David’s personal life is no more successful. Tormented by his forbidden desires for other men, and the painful memories of the childhood friend he once loved, David tries his hardest to live a celibate existence, castigating himself whenever his resolve slips.
But then—into David’s repressed and orderly world—bursts Lord Murdo Balfour.
Cynical, hedonistic and utterly unapologetic, Murdo could not be less like David. Whilst David refuses to entertain the prospect of entering into a loveless marriage for propriety’s sake, Murdo is determined to wed one day—and has no intention of giving up the company of other men when he does so. But as appalled as David is by Murdo’s unrepentant self-interest, he cannot resist the man’s sway.
Murdo tempts and provokes David in equal measure, distracting him from his promise to find the agent provocateur responsible for the weavers’ fate, and forcing him to acknowledge his physical desires.
But is Murdo more than a mere distraction?
Is it possible he could be the very man David is looking for?
Second edition of a book previously published by Samhain Publishing
I love a good historical romance, and there is plenty to love about Joanna Chambers’ Provoked, the first book in her Enlightenment series.

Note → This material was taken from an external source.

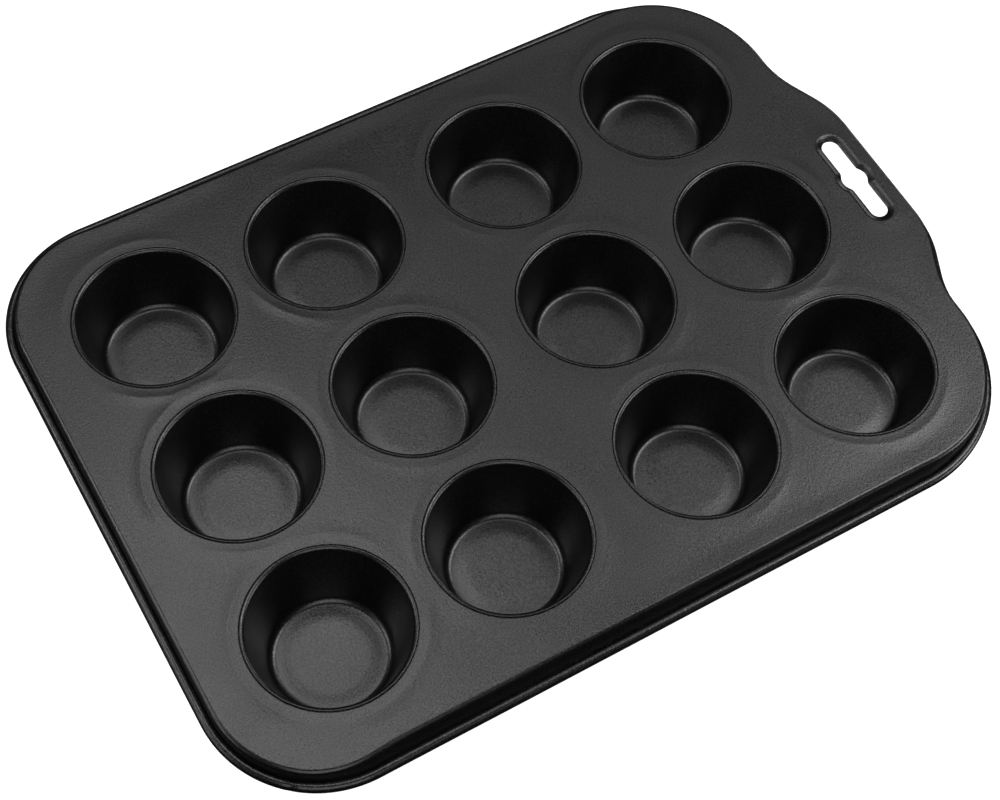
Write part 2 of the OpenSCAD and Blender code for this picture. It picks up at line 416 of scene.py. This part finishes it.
def make_skirt_and_rim():
    """The skirt and the rolled edge, which lean together, each with the CAD node that it replaces."""
    points, normals, turning = edge_outline()
    count = len(points)
    angle = full_turn(count)
    inwards, downwards = edge_lean(angle)
    skirt = np.repeat(skirt_section()[None], count, axis=0)
    curl = np.repeat(curl_section()[None], count, axis=0)
    lean_top = BEND_CENTRE[1] + LEAN_START
    depth = np.clip((lean_top - skirt[..., 1]) / (lean_top - WALL_END[1]), 0, 1)
    for section, share in ((skirt, depth), (curl, 1)):
        section[..., 0] -= inwards[:, None] * share
        section[..., 1] -= downwards[:, None] * share
        section[..., 0] += bulge(points)[:, None] * (1 - share)
    # Puckers only press in the curl's outer face, and fade out below its middle
    offset = curl - (CURL_CENTRE - np.stack([inwards, downwards], 1)[:, None, :])
    radius = np.linalg.norm(offset, axis=2)
    outside = np.clip((radius - CURL_R + SHEET / 4) / (SHEET / 4), 0, 1)
    facing = np.clip(offset[..., 1] / CURL_R + PUCKER_REACH, 0, 1)
    pucker = pucker_depth(angle, normals, turning)
    curl -= offset / radius[..., None] * (pucker[:, None] * outside * facing)[..., None]
    wear = (outside * np.clip(offset[..., 1] / CURL_R, 0, 1)).reshape(-1)
    made = []
    for name, node, section, worn in (
        ("pressed_skirt", "skirt", skirt, None),
        ("rolled_edge", "rolled_rim", curl, wear),
    ):
        faces = ring_faces(count, section.shape[1])
        made.append((make_object(name, sweep(points, normals, section), faces, worn), node))
    return made


def make_slot_flange():
    """The slot's drawn-down edge, with painted shade (less sheen) on its -X side."""
    points, normals, _ = slot_outline()
    section = slot_section()
    verts = sweep(points, normals, np.repeat(section[None], len(points), axis=0))
    # Painted shade on the -X side, to dull the highlight that catches there
    painted_shade = np.repeat(np.clip(-normals[:, 0], 0, 1) * SLOT_PAINTED_SHADE, len(section))
    return make_object("plunged_slot_edge", verts, ring_faces(len(points), len(section)), None, painted_shade)


def cup_swell(cup, angle, rings):
    """How far a cup's wall stands outwards, by direction and by point of its section."""
    height = (rings[:, 1] - SHEET - FLOOR_R) / (LIP_TOP - LIP_R - SHEET - FLOOR_R)
    on_wall = np.clip(4 * height * (1 - height), 0, 1) * (rings[:, 0] > FLOOR_FLAT)
    streak = ripple(cup_seed(STREAK_SEED, cup), waves=12, low=5, high=60)(angle)
    out_of_round = ripple(cup_seed(ROUND_SEED, cup), waves=3, low=2, high=5)(angle)
    streaks = STREAK_DEPTH * streak[:, None] * on_wall[None]
    return streaks + OUT_OF_ROUND * out_of_round[:, None] * on_wall[None]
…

Provoked gives us two fascinating characters at opposite sides of the spectrum. Lord Murdo Balfour is a wealthy Scot with an estate in Argyllshire; David Lauriston, the son of a farmer, is an advocate (comparable to a barrister) with no safety net of wealth nor privilege. David is ashamed of his sinful “unnatural defect”; Balfour is much more pragmatic:
I don’t think the fact I want to stick my cock in the occasional arse is any business of God, the King or anyone else. I’m not harming anyone when I bugger a pretty boy—assuming the pretty boy is of age and willing. And I’m not going to flagellate myself with regret over something that brings me a great deal of pleasure. Does that answer your question?

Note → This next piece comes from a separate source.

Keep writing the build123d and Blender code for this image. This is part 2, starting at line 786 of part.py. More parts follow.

Chambers does a wonderful job of providing background on the political powder keg in Europe during this time period (often referred to as “The Late Enlightenment”) and it appears David and Balfour also have differing political viewpoints. Balfour belongs to a world of aristocratic power and privilege for whom educating working men is a dangerous thing. David represented a group of weavers who took part in a series of protests and strikes demanding reform (known as the Radical War or the Scottish Insurrection of 1820 – a true historical event.) Agents from the British government (agents provocateurs) provoked the men into confrontation, which resulted in deaths for treason or deportation.
Throughout Provoked, David and the brother of one of the deported men try to locate one of the responsible provocateurs and they are lead to wonder if perhaps Balfour is this man. The peril and danger of finding this agent is beautifully balanced by the sexual desire Balfour arouses within David.
Chambers does a stellar job of introducing the reader to the time period and society’s expectations for men as well as women. I’m looking forward to the continuation of David and Balfour’s story as well as that of Elizabeth Chalmers, the daughter of the senior advocate with whom David works. 4.5 stars for Provoked and I’m starting Beguiled tomorrow!